Repeat the listing in full, word for word.
>> Start INFORMATION PROVIDED
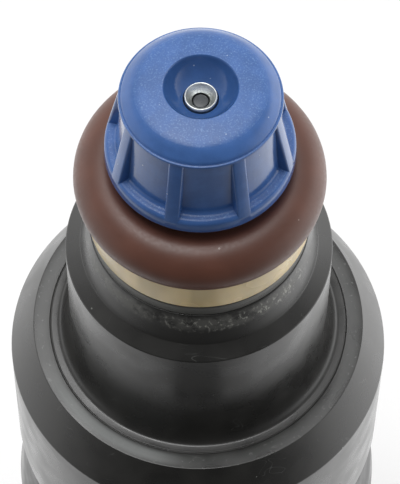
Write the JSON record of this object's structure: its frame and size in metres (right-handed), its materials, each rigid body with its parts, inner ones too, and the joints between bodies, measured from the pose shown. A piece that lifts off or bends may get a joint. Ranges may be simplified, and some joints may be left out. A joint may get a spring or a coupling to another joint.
{
  "type": "fuel injector",
  "caption": "Top-feed pintle fuel injector: ribbed cap over the nozzle, seals at both ends, crimped steel body, moulded body with an angled two-pin socket and a filtered inlet.",
  "frame": {"origin": "on the injector's axis in the plane of the housing's flat shoulder", "axes": "+Z along the injector's axis, out of the nozzle; the electrical connector leans out towards -Y; +X completes the frame"},
  "size_m": [0.0244, 0.0435, 0.0777],
  "materials": {
    "blue_nylon": "fine spark-eroded texture with a soft sheen",
    "nozzle_steel": "ground and polished",
    "core_steel": "turned, lightly zinc plated",
    "brown_rubber": "smooth fluorocarbon rubber with a soft sheen",
    "natural_nylon": "translucent natural nylon",
    "black_steel": "satin black with scuffs at the edges",
    "black_nylon": "glossy glass-filled nylon",
    "bobbin_nylon": "plain moulded",
    "enamelled_copper": "wound enamelled wire",
    "spring_steel": "drawn wire",
    "brass": "drawn",
    "tinned_brass": "tin plated"
  },
  "bodies": {
    "injector": {"backing_ring": "natural_nylon", "coil_bobbin": "bobbin_nylon", "coil_winding": "enamelled_copper", "connector_body": "black_nylon", "filter_cage": "bobbin_nylon", "filter_collar": "brass", "filter_mesh": "spring_steel", "front_coil_seal": "brown_rubber", "lift_stop_plate": "core_steel", "lower_o_ring": "brown_rubber", "nozzle_body": "nozzle_steel", "nozzle_seal": "brown_rubber", "pintle_cap": "blue_nylon", "pole_core_tube": "core_steel", "rear_coil_seal": "brown_rubber", "return_spring": "spring_steel", "spring_adjuster": "brass", "terminal_left": "tinned_brass", "terminal_right": "tinned_brass", "upper_o_ring": "brown_rubber", "valve_housing": "black_steel"},
    "needle": {"pintle_needle": "nozzle_steel", "armature": "core_steel"}
  },
  "joints": [
    {"name": "needle_lift", "type": "slide", "parent": "injector", "child": "needle", "axis": [0, 0, -1], "range_m": [0, 0.00015], "stiffness_N_per_m": 3000, "springref_m": -0.00004, "deforming": ["return_spring"]}
  ]
}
>> End INFORMATION PROVIDED
[OUTPUT BELOW]
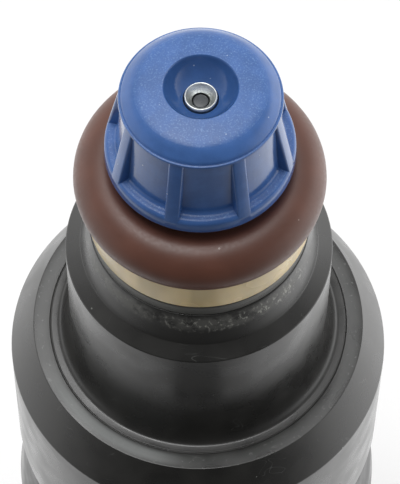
Write the JSON record of this object's structure: its frame and size in metres (right-handed), its materials, each rigid body with its parts, inner ones too, and the joints between bodies, measured from the pose shown. A piece that lifts off or bends may get a joint. Ranges may be simplified, and some joints may be left out. A joint may get a spring or a coupling to another joint.
{
  "type": "fuel injector",
  "caption": "Top-feed pintle fuel injector: ribbed cap over the nozzle, seals at both ends, crimped steel body, moulded body with an angled two-pin socket and a filtered inlet.",
  "frame": {"origin": "on the injector's axis in the plane of the housing's flat shoulder", "axes": "+Z along the injector's axis, out of the nozzle; the electrical connector leans out towards -Y; +X completes the frame"},
  "size_m": [0.0244, 0.0435, 0.0777],
  "materials": {
    "blue_nylon": "fine spark-eroded texture with a soft sheen",
    "nozzle_steel": "ground and polished",
    "core_steel": "turned, lightly zinc plated",
    "brown_rubber": "smooth fluorocarbon rubber with a soft sheen",
    "natural_nylon": "translucent natural nylon",
    "black_steel": "satin black with scuffs at the edges",
    "black_nylon": "glossy glass-filled nylon",
    "bobbin_nylon": "plain moulded",
    "enamelled_copper": "wound enamelled wire",
    "spring_steel": "drawn wire",
    "brass": "drawn",
    "tinned_brass": "tin plated"
  },
  "bodies": {
    "injector": {"backing_ring": "natural_nylon", "coil_bobbin": "bobbin_nylon", "coil_winding": "enamelled_copper", "connector_body": "black_nylon", "filter_cage": "bobbin_nylon", "filter_collar": "brass", "filter_mesh": "spring_steel", "front_coil_seal": "brown_rubber", "lift_stop_plate": "core_steel", "lower_o_ring": "brown_rubber", "nozzle_body": "nozzle_steel", "nozzle_seal": "brown_rubber", "pintle_cap": "blue_nylon", "pole_core_tube": "core_steel", "rear_coil_seal": "brown_rubber", "return_spring": "spring_steel", "spring_adjuster": "brass", "terminal_left": "tinned_brass", "terminal_right": "tinned_brass", "upper_o_ring": "brown_rubber", "valve_housing": "black_steel"},
    "needle": {"pintle_needle": "nozzle_steel", "armature": "core_steel"}
  },
  "joints": [
    {"name": "needle_lift", "type": "slide", "parent": "injector", "child": "needle", "axis": [0, 0, -1], "range_m": [0, 0.00015], "stiffness_N_per_m": 3000, "springref_m": -0.00004, "deforming": ["return_spring"]}
  ]
}